Protopanaxadiol ginsenoside Rd protects against NMDA receptor-mediated excitotoxicity by attenuating calcineurin-regulated DAPK1 activity.

Neuroprotective strategies in the treatment of stroke have been attracting a great deal of attentions. Our previous clinical and basic studies have demonstrated that protopanaxadiol ginsenoside-Rd (Rd), a monomer compound extracted from Panax ginseng or Panax notoginseng, has neuroprotective effects against ischemic stroke, probably due to its ability to block Ca2+ overload, an usual consequence of the overactivation of NMDA receptor (NMDAR). As an extending study, we explored here whether Rd exerted its neuroprotection as a novel NMDAR blocker. Our whole-cell patch-clamp results showed that Rd reduced NMDAR currents of cultured rat cortical neurons (EC50 = 7.7 µM) dose-dependently by acting on extrasynaptic NMDAR NR2b subunit. However, unexpectedly, cell transfection and radioligand binding assays revealed that Rd did not bind to the NMDAR channel directly.

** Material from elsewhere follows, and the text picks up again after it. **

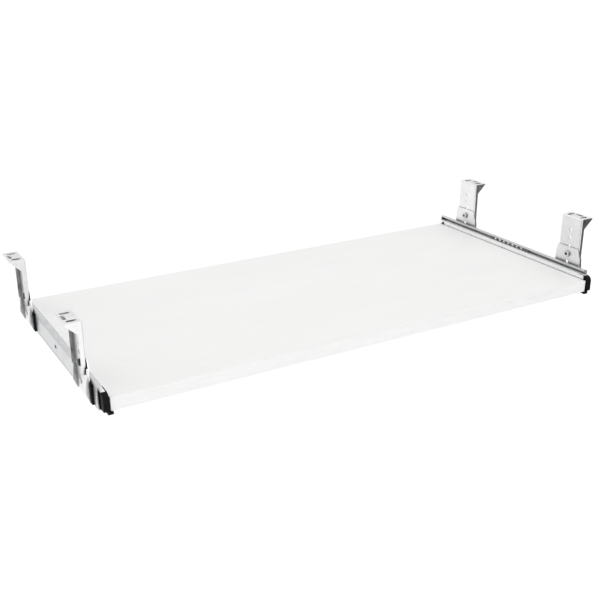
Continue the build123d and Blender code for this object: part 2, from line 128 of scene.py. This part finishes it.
# ---- finishes ----------------------------------------------------------------------------------------
class Finish:
    """A principled material whose colour, roughness and bump come from noise in object space."""

    def __init__(self, name, metallic=0.0):
        self.material = bpy.data.materials.new(name)
        self.material.use_nodes = True
        self.tree = self.material.node_tree
        self.shader = self.tree.nodes["Principled BSDF"]
        self.shader.inputs["Metallic"].default_value = metallic
        self.place = self.tree.nodes.new("ShaderNodeTexCoord").outputs["Object"]

    def stretched(self, stretch):
        """Object space scaled to a number of features to the metre along each axis."""
        mapping = self.tree.nodes.new("ShaderNodeMapping")
        mapping.inputs["Scale"].default_value = stretch
        self.tree.links.new(self.place, mapping.inputs["Vector"])
        return mapping.outputs["Vector"]

    def noise(self, stretch, detail=4.0, roughness=0.55, distortion=0.0):
        noise = self.tree.nodes.new("ShaderNodeTexNoise")
        noise.inputs["Scale"].default_value = 1.0
        noise.inputs["Detail"].default_value = detail
        noise.inputs["Roughness"].default_value = roughness
        noise.inputs["Distortion"].default_value = distortion
        self.tree.links.new(self.stretched(stretch), noise.inputs["Vector"])
        return noise.outputs["Fac"]

    def cells(self, stretch):
        """Crystal pattern: the random value of each Voronoi cell."""
        voronoi = self.tree.nodes.new("ShaderNodeTexVoronoi")
        voronoi.inputs["Scale"].default_value = 1.0
        self.tree.links.new(self.stretched(stretch), voronoi.inputs["Vector"])
        split = self.tree.nodes.new("ShaderNodeSeparateColor")
        self.tree.links.new(voronoi.outputs["Color"], split.inputs["Color"])
        return split.outputs["Red"]

    def blend(self, first, second, share):
        """The first pattern with a share of the second mixed in."""
        mix = self.tree.nodes.new("ShaderNodeMix")
        mix.inputs["Factor"].default_value = share
        self.tree.links.new(first, mix.inputs["A"])
        self.tree.links.new(second, mix.inputs["B"])
        return mix.outputs["Result"]

    def times(self, first, second):
        """One pattern held down where the other is low."""
        product = self.tree.nodes.new("ShaderNodeMath")
        product.operation = "MULTIPLY"
        self.tree.links.new(first, product.inputs[0])
        self.tree.links.new(second, product.inputs[1])
        return product.outputs["Value"]

    def spread(self, pattern, low, high, start=0.3, end=0.7):
        """A pattern stretched to run between two values."""
        span = self.tree.nodes.new("ShaderNodeMapRange")
        span.inputs["From Min"].default_value = start
        span.inputs["From Max"].default_value = end
        span.inputs["To Min"].default_value = low
        span.inputs["To Max"].default_value = high
        self.tree.links.new(pattern, span.inputs["Value"])
        return span.outputs["Result"]

    def corner_shade_mask(self, reach):
        """Mask of the painted corner shade: 1 where the surface is open, falling to 0 in inside corners
        within reach.
        """
        occlusion = self.tree.nodes.new("ShaderNodeAmbientOcclusion")
        occlusion.samples = SHADE_SAMPLES
        occlusion.inputs["Distance"].default_value = reach
        return self.spread(occlusion.outputs["AO"], 0.0, 1.0, *SHADE_RANGE)

    def colour(self, pattern, shades, stops=(0.3, 0.7)):
        """Base colour: the pattern picks a shade, stop by stop."""
        ramp = self.tree.nodes.new("ShaderNodeValToRGB")
        for stop in stops[1:-1]:
            ramp.color_ramp.elements.new(stop)
        for element, stop, shade in zip(ramp.color_ramp.elements, stops, shades):
            element.position = stop
            element.color = (*shade, 1.0)
        self.tree.links.new(pattern, ramp.inputs["Fac"])
        self.tree.links.new(ramp.outputs["Color"], self.shader.inputs["Base Color"])

    def rough(self, pattern, smoothest, roughest):
        """Roughness that follows the pattern."""
        result = self.spread(pattern, smoothest, roughest)
        self.tree.links.new(result, self.shader.inputs["Roughness"])

    def bump(self, *layers):
        """Relief from (pattern, height in microns) layers, one on another."""
        below = None
        for pattern, height in layers:
            relief = self.tree.nodes.new("ShaderNodeBump")
            relief.inputs["Distance"].default_value = height * MICRON
            self.tree.links.new(pattern, relief.inputs["Height"])
            if below is not None:
                self.tree.links.new(below, relief.inputs["Normal"])
            below = relief.outputs["Normal"]
        self.tree.links.new(below, self.shader.inputs["Normal"])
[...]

Alternatively, it inhibited the phosphorylation of NR2b at Ser-1303, a target of death associated protein kinase 1 (DAPK1). Moreover, cell-based and cell-free enzymatic assays showed that Rd did not inhibit the activity of DAPK1 directly, but blocked the activity of calcineurin, a key phosphatase for activating DAPK1. Importantly, other protopanaxadiol ginsenosides were also found to have potential inhibitory effects on calcineurin activity. Furthermore, as expected, calcineurin inhibition by cyclosporin A could mimic Rd's effects and protect against NMDA-, oxygen glucose deprivation- or transient ischemic stroke-induced neuronal injury. Therefore, our present study provided the first evidence that Rd could exert an inhibitive effect on NMDAR-triggered currents and sequential excitotoxicity through mitigation of DAPK1-mediated NR2b phosphorylation by attenuating calcineurin activity.